_EXERCISE REQUIREMENTS:_ Write out each line exactly as it stands, please.

_DATA PROVIDED:_
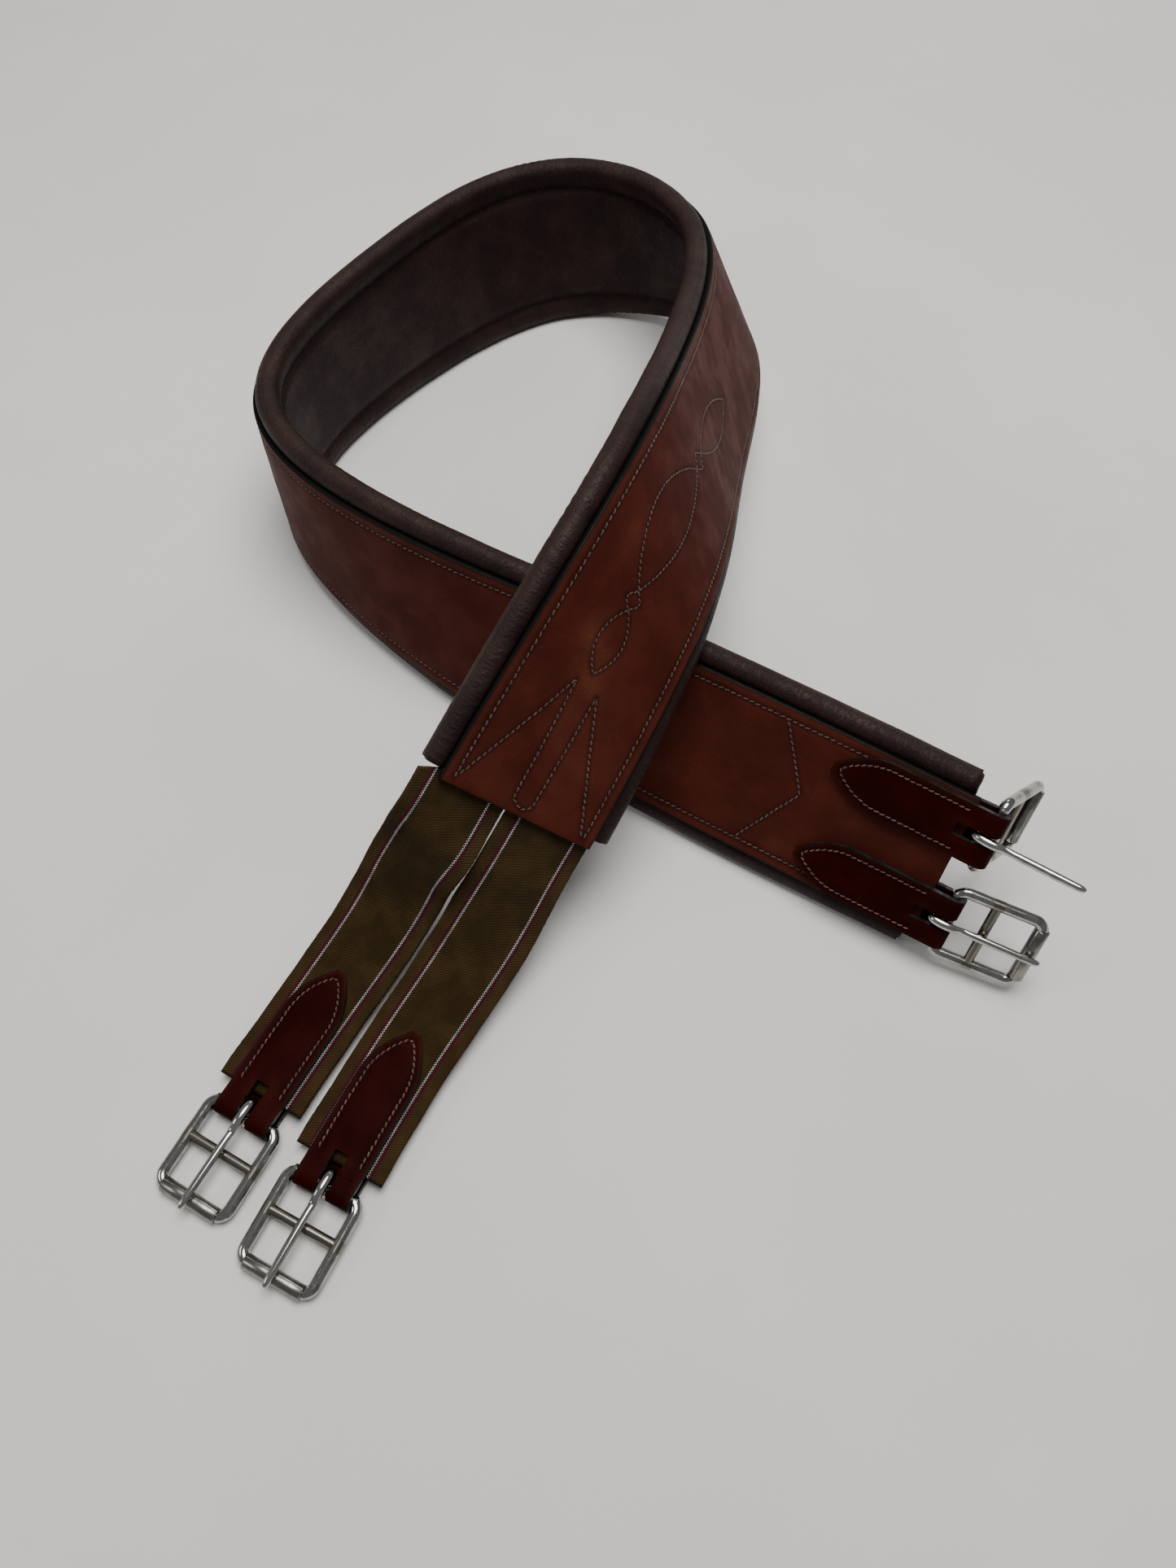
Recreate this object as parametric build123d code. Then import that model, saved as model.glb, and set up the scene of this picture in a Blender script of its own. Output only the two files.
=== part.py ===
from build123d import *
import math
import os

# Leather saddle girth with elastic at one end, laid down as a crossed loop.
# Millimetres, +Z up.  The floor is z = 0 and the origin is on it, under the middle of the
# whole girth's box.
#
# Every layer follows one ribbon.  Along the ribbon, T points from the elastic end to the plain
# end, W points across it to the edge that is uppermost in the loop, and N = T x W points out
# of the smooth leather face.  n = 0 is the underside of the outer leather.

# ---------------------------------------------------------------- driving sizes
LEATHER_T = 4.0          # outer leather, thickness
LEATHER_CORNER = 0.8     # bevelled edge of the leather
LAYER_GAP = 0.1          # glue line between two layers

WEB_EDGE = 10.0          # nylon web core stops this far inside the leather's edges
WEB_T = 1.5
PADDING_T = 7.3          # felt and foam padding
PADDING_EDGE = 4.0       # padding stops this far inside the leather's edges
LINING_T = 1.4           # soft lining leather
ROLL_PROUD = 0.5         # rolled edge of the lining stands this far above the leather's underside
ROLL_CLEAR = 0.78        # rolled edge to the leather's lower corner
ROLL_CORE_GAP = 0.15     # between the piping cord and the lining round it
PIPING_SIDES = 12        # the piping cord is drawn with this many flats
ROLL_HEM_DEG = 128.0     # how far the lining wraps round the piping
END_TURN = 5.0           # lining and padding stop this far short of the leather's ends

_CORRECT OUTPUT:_
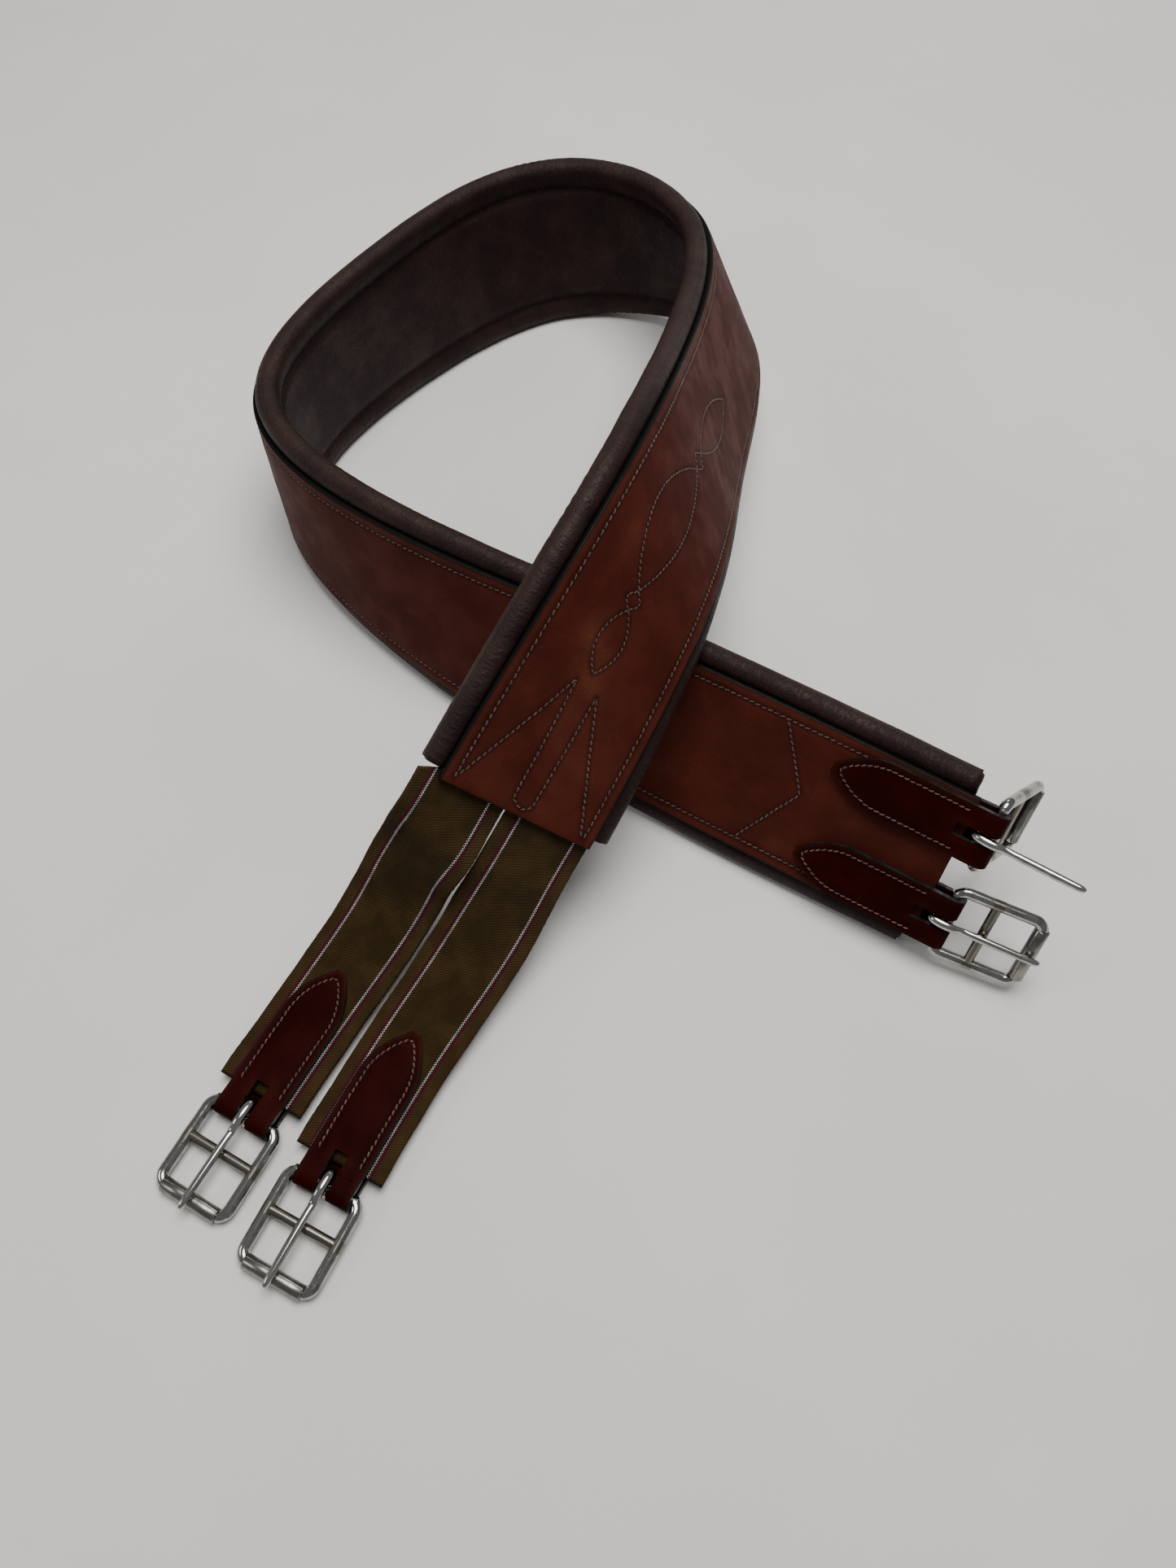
Recreate this object as parametric build123d code. Then import that model, saved as model.glb, and set up the scene of this picture in a Blender script of its own. Output only the two files.
=== part.py ===
from build123d import *
import math
import os

# Leather saddle girth with elastic at one end, laid down as a crossed loop.
# Millimetres, +Z up.  The floor is z = 0 and the origin is on it, under the middle of the
# whole girth's box.
#
# Every layer follows one ribbon.  Along the ribbon, T points from the elastic end to the plain
# end, W points across it to the edge that is uppermost in the loop, and N = T x W points out
# of the smooth leather face.  n = 0 is the underside of the outer leather.

# ---------------------------------------------------------------- driving sizes
LEATHER_T = 4.0          # outer leather, thickness
LEATHER_CORNER = 0.8     # bevelled edge of the leather
LAYER_GAP = 0.1          # glue line between two layers

WEB_EDGE = 10.0          # nylon web core stops this far inside the leather's edges
WEB_T = 1.5
PADDING_T = 7.3          # felt and foam padding
PADDING_EDGE = 4.0       # padding stops this far inside the leather's edges
LINING_T = 1.4           # soft lining leather
ROLL_PROUD = 0.5         # rolled edge of the lining stands this far above the leather's underside
ROLL_CLEAR = 0.78        # rolled edge to the leather's lower corner
ROLL_CORE_GAP = 0.15     # between the piping cord and the lining round it
PIPING_SIDES = 12        # the piping cord is drawn with this many flats
ROLL_HEM_DEG = 128.0     # how far the lining wraps round the piping
END_TURN = 5.0           # lining and padding stop this far short of the leather's ends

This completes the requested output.